*TASK PROMPT:* Your task is to filter the data below down to the lines holding "caption".

*MATERIAL:*

---

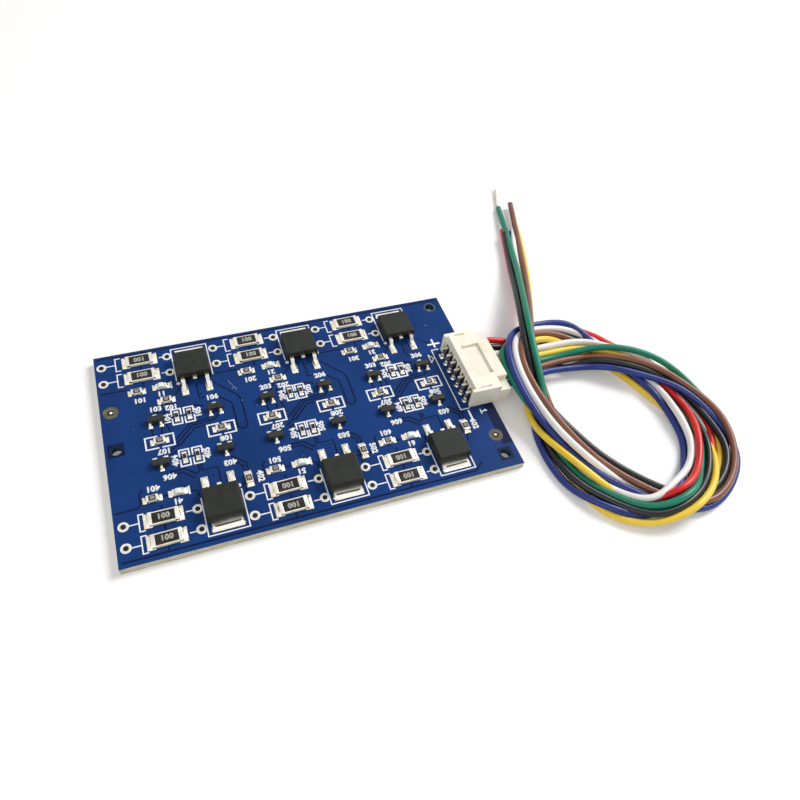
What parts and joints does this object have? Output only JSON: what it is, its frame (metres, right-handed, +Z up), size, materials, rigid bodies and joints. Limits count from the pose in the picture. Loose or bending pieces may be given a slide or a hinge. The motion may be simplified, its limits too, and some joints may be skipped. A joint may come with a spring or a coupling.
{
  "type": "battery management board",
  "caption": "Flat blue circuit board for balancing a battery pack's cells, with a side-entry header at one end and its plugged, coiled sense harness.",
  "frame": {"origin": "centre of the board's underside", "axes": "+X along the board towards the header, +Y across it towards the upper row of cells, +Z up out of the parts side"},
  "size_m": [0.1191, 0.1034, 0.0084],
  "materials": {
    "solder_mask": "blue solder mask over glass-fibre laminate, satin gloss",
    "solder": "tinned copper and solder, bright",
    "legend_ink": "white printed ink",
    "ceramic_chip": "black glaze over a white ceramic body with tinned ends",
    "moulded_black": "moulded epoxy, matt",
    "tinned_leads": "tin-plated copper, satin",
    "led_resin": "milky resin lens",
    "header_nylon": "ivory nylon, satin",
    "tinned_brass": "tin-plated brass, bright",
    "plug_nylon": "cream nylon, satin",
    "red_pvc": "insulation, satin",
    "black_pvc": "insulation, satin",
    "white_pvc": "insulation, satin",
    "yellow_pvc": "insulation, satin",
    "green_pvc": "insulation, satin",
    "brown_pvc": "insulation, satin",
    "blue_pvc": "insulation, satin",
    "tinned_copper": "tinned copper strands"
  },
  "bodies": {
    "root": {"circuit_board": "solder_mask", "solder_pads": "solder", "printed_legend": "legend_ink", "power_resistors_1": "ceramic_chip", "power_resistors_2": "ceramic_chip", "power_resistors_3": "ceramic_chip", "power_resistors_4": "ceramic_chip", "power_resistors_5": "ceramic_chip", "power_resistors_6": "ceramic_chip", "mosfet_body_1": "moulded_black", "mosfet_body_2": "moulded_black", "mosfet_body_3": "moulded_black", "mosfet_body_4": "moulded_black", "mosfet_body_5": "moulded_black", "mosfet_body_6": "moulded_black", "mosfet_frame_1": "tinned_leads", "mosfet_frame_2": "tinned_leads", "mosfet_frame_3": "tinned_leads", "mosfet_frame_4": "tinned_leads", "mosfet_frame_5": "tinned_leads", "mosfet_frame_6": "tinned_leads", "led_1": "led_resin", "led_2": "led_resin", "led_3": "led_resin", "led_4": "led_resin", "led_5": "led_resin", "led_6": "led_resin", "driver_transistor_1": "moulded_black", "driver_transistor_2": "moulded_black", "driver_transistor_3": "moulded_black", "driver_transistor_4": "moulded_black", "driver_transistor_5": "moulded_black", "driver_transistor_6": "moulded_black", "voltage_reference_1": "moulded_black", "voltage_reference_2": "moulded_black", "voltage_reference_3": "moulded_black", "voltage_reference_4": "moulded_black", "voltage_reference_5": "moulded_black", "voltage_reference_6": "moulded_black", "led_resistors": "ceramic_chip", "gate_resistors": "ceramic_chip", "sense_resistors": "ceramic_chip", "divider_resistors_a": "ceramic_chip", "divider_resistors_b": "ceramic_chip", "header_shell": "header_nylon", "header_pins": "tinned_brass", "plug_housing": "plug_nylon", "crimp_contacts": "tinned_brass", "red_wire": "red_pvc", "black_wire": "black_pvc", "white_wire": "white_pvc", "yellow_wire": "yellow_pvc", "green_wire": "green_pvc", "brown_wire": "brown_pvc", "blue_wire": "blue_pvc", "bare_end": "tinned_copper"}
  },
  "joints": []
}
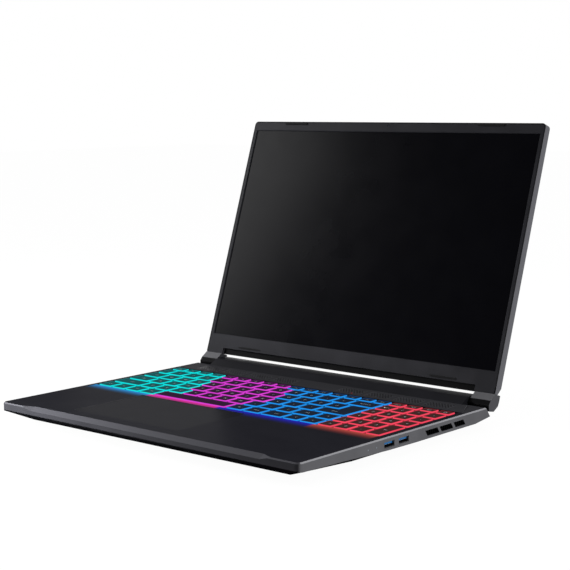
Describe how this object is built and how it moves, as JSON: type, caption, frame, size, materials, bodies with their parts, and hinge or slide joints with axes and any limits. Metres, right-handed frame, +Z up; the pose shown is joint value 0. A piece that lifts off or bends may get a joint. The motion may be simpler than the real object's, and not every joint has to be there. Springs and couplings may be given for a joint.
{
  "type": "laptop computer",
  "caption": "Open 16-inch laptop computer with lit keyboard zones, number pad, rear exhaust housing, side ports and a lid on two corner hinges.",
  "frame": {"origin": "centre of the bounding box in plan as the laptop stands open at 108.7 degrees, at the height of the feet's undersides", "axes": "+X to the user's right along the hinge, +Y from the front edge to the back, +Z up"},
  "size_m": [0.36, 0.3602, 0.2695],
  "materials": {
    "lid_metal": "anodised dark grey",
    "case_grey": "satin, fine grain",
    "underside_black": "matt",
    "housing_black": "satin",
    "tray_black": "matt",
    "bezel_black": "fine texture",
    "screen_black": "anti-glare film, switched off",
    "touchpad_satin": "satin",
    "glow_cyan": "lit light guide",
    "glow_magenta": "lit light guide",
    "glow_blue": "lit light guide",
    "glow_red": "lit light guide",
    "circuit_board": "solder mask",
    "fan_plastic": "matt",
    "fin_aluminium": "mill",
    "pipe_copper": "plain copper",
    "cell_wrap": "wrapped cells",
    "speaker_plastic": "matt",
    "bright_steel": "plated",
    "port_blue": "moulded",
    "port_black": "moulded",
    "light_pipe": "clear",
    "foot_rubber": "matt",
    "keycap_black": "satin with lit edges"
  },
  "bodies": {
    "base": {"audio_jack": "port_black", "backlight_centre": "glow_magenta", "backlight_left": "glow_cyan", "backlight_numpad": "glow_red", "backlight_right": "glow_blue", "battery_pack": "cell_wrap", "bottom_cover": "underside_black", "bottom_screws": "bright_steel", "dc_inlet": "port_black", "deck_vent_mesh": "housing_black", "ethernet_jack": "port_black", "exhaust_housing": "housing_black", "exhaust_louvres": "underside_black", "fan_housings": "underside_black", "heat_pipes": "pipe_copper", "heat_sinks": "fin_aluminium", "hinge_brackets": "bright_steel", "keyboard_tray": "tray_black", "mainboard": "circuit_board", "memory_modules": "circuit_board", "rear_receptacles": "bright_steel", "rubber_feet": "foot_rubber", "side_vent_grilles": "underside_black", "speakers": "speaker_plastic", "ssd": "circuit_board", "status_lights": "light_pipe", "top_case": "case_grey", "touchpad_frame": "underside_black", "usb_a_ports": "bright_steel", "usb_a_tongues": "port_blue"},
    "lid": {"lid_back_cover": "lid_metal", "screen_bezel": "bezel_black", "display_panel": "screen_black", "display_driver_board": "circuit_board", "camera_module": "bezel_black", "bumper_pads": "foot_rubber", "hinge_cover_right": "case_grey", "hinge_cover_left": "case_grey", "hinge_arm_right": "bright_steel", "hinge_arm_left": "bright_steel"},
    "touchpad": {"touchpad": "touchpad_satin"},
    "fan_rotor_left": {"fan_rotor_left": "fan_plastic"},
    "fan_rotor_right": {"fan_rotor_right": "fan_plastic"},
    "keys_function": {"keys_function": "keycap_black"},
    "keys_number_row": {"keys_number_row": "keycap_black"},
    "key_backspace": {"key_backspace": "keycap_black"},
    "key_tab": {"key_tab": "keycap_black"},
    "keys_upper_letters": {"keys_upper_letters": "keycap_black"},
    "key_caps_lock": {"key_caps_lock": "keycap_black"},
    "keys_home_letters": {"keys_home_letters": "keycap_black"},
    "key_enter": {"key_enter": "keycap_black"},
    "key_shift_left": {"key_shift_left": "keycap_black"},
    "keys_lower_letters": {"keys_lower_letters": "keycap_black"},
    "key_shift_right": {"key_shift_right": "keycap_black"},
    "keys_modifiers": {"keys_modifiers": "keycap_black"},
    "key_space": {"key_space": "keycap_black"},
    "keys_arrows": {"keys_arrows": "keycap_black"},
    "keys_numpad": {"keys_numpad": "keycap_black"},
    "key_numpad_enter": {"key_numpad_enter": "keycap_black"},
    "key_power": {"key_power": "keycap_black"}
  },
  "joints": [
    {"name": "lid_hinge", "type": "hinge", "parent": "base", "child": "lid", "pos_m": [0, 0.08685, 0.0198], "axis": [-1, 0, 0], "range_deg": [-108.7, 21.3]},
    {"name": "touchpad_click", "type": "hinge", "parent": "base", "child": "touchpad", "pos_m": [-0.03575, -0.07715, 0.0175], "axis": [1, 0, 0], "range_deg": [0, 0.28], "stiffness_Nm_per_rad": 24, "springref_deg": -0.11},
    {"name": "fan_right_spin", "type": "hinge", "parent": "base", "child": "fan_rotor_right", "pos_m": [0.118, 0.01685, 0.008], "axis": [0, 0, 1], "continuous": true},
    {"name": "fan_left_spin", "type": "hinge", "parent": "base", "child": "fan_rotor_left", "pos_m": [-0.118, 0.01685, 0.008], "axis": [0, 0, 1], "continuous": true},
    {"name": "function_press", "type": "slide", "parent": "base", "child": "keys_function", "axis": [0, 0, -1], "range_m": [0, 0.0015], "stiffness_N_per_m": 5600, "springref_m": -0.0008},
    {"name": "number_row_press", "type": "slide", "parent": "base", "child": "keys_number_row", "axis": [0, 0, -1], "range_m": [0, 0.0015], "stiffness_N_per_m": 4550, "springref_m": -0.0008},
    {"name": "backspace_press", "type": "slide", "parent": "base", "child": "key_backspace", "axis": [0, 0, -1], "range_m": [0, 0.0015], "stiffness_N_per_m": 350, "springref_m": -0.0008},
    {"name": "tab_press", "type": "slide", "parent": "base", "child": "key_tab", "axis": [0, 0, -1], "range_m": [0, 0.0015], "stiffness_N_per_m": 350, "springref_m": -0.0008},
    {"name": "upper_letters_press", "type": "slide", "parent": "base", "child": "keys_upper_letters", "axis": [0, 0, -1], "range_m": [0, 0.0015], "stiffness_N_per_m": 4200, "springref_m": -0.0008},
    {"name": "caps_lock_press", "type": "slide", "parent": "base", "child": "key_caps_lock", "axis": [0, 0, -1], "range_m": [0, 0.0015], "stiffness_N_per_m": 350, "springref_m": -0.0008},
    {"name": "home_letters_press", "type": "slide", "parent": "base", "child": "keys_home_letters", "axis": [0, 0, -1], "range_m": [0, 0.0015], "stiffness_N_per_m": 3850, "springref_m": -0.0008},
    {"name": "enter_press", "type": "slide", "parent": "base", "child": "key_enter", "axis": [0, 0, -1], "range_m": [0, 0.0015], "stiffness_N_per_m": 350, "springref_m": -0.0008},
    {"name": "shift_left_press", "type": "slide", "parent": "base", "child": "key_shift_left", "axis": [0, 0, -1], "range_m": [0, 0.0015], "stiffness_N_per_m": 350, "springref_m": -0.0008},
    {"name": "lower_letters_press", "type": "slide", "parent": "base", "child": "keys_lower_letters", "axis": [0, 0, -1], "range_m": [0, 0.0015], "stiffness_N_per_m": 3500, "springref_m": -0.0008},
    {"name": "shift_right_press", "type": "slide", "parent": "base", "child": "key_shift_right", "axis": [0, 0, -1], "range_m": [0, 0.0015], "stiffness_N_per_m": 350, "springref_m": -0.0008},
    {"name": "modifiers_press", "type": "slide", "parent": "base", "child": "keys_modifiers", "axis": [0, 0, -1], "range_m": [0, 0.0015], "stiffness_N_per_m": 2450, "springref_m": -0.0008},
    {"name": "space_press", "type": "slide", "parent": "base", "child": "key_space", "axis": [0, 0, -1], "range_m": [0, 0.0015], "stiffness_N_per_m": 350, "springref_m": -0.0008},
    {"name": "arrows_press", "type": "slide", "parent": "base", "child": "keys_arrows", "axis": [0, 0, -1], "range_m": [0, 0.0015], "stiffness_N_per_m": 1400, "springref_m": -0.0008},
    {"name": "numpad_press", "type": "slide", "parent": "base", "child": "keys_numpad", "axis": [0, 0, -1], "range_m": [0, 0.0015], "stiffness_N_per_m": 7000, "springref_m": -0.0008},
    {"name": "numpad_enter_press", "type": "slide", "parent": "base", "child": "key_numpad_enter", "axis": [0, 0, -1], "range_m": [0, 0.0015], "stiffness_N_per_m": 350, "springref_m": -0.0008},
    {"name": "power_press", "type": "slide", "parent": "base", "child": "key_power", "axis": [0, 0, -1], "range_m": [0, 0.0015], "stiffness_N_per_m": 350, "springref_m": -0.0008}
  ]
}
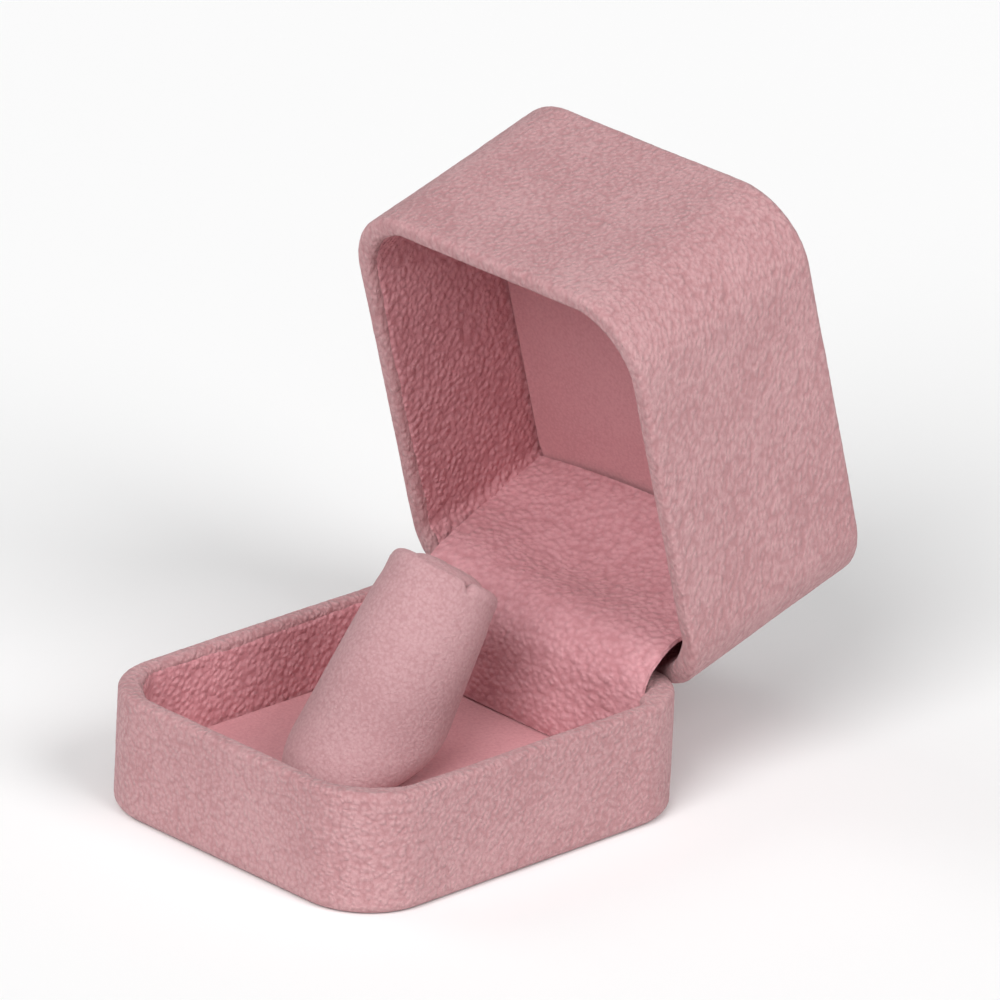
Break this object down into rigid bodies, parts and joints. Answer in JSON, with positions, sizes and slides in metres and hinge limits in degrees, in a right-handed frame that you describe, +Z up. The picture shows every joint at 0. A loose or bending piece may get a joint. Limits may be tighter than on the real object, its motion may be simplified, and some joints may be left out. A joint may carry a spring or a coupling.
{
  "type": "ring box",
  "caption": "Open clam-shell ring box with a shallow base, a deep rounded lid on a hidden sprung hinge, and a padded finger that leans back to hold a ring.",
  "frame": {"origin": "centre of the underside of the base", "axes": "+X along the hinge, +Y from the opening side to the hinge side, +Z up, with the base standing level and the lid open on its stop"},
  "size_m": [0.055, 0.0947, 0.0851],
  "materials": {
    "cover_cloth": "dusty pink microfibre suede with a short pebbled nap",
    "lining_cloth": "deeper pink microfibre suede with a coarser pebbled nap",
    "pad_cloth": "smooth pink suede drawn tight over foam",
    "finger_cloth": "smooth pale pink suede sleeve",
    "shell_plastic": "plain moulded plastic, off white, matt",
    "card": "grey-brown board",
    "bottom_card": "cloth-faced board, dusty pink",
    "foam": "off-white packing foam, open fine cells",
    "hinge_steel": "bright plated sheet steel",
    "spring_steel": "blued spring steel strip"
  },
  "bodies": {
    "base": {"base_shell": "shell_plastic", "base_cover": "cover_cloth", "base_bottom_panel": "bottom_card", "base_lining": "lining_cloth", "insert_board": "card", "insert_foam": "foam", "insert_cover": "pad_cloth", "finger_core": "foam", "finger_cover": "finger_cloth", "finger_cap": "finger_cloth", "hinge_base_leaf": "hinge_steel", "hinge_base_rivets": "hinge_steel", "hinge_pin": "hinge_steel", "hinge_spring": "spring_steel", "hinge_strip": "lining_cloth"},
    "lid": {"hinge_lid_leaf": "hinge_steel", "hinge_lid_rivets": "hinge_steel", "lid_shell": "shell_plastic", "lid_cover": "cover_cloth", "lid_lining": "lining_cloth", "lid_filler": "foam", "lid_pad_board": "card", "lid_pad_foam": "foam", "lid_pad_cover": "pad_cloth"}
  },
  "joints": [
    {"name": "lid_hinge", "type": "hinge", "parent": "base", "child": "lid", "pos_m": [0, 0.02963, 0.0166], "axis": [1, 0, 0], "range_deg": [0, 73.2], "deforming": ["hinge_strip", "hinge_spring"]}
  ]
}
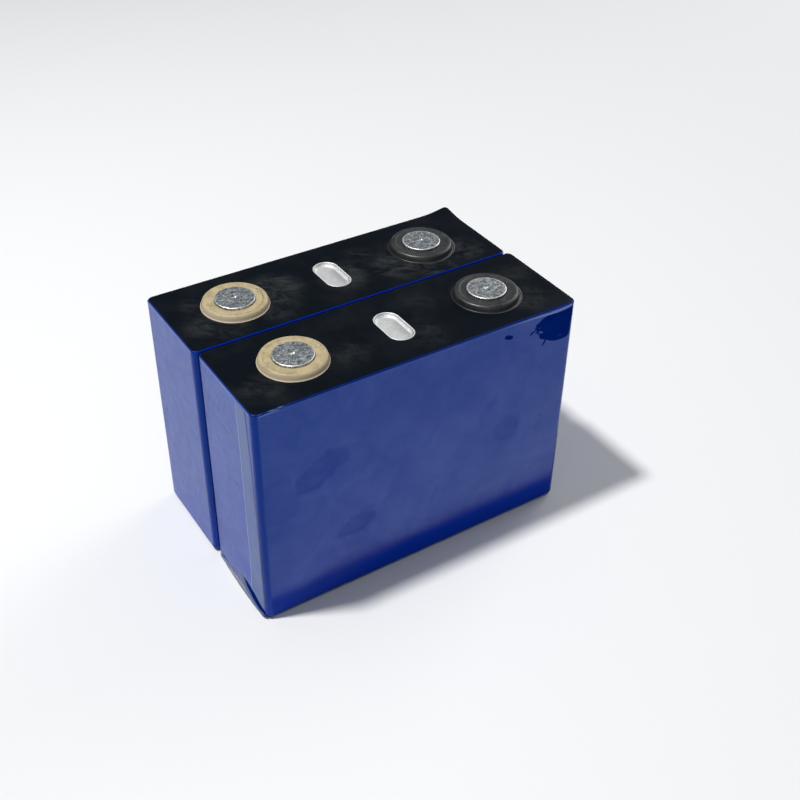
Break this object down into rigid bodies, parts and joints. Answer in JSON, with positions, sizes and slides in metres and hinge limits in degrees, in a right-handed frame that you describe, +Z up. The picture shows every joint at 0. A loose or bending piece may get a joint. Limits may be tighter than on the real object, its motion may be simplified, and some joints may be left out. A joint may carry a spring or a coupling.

---

*SOLUTION BELOW:*
  "caption": "Flat blue circuit board for balancing a battery pack's cells, with a side-entry header at one end and its plugged, coiled sense harness.",
Describe how this object is built and how it moves, as JSON: type, caption, frame, size, materials, bodies with their parts, and hinge or slide joints with axes and any limits. Metres, right-handed frame, +Z up; the pose shown is joint value 0. A piece that lifts off or bends may get a joint. The motion may be simpler than the real object's, and not every joint has to be there. Springs and couplings may be given for a joint.
  "caption": "Open 16-inch laptop computer with lit keyboard zones, number pad, rear exhaust housing, side ports and a lid on two corner hinges.",
  "caption": "Open clam-shell ring box with a shallow base, a deep rounded lid on a hidden sprung hinge, and a padded finger that leans back to hold a ring.",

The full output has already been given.